# Help --- Commercial Oven in my House, and now I need to get another...?



## regatta (Aug 28, 2013)

I'm in a bit of a quandary and need HELP.  

My family moved into a home this year that had this massive 60" stainless steel range, 6 burners, griddle, salamander grill, etc. The make is Magic Chef and probably dates back to 1950's/1960's. I'm going to try and attach a picture. Thought nothing of it, because the house was owned by a former pro-football player and they must have thought it was cool, I did too. The last couple weeks, the temperatures on the ovens started going, one was not stopping, and the other seemed to never fire. Since this was a new home for us, all appliances were covered by our home warranty we purchased at closing. Call them up, and they sent out a technician. He called the home warranty folks back and said it was a commercial range and the parts were no longer available, and they would need to just replace...originally they were not going to cover as a commercial but they have decided to give me $2750 towards a new "similar" range --- They were using the Garland X60 as a price comp. However they will be leaving it up to me to purchase and make arrangements for delivery, install, etc... So what should I do? Buy a commercial Garland, and somehow get this one out, and the new on in... can my old one be repaired at all?  Does this old one have any value? Can I take it apart to get it out of the house? This range has been in this house since probably the 70's.

Thoughts?


----------



## warrent (Dec 26, 2012)

We have a lot of customers inquire about commercial ranges for their homes and we typically discourage it. Because these units have extremely high BTU inputs and are not insulated as well as residential units, there is an increased fire risk. Some home insurance policies will actually be voided by a commercial unit. Even if your insurance provider allows it, many equipment manufacturers will not cover warranty for home installs. In fact, Vulcan won't even ship their ranges to a home. If you want the commercial look and feel, find a high end residential unit. You'll pay more, but you'll probably be happier. Of course, if you insist on a commercial unit, I might know a company who can help match you up... 
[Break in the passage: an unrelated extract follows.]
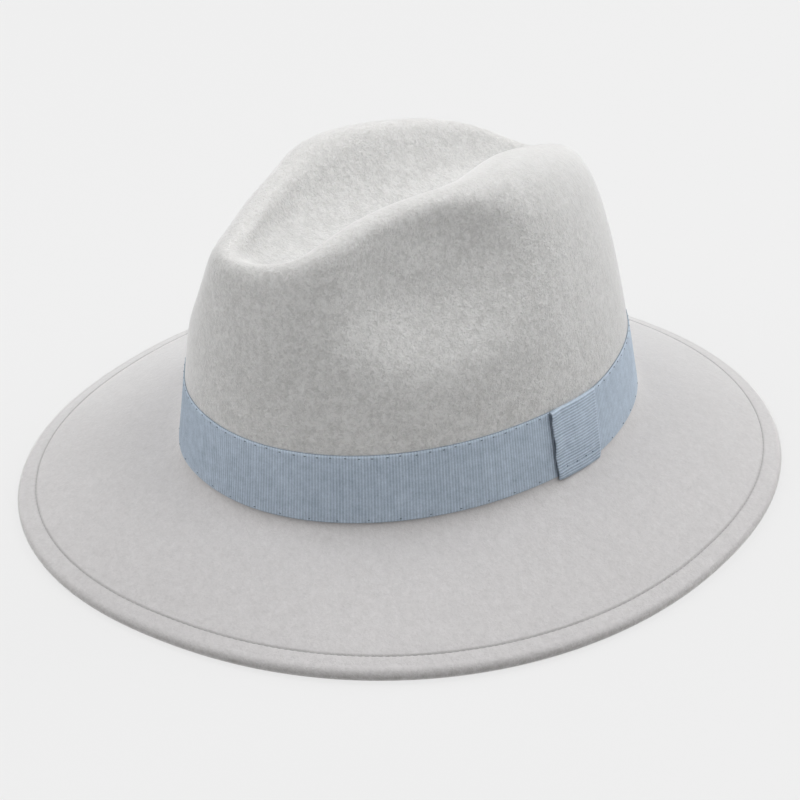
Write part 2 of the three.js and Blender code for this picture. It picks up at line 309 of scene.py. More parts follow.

I was hoping a tech might offer thoughts on whether the range has any value (other than for scrap). You might check with a local used equipment retailer to see if they would be interested in removing the unit and giving you a little something for it - but those companies are often used to paying pennies on the dollar, so don't expect much for a broken range of that age. However, they might at least help you get that monster out. Best of luck!

--

Warren


----------



## dillbert (Jul 2, 2008)

>>thoughts . . .

a couple to consider

first, the repairman is likely some semblance of the "lonely Magtag guy" who has no experience with commercial equipment.

the "Magic Chef" brand name has been sold / gone through many companies - as a commercial model, actually might be way past any repair parts availability.

but, if you do a web search for magic chef commercial repair parts - several places turn up - and indeed repair parts are often available from "third/fourth/fifth level" suppliers.  research required, by make & model number because as above, the name has changed hands many times.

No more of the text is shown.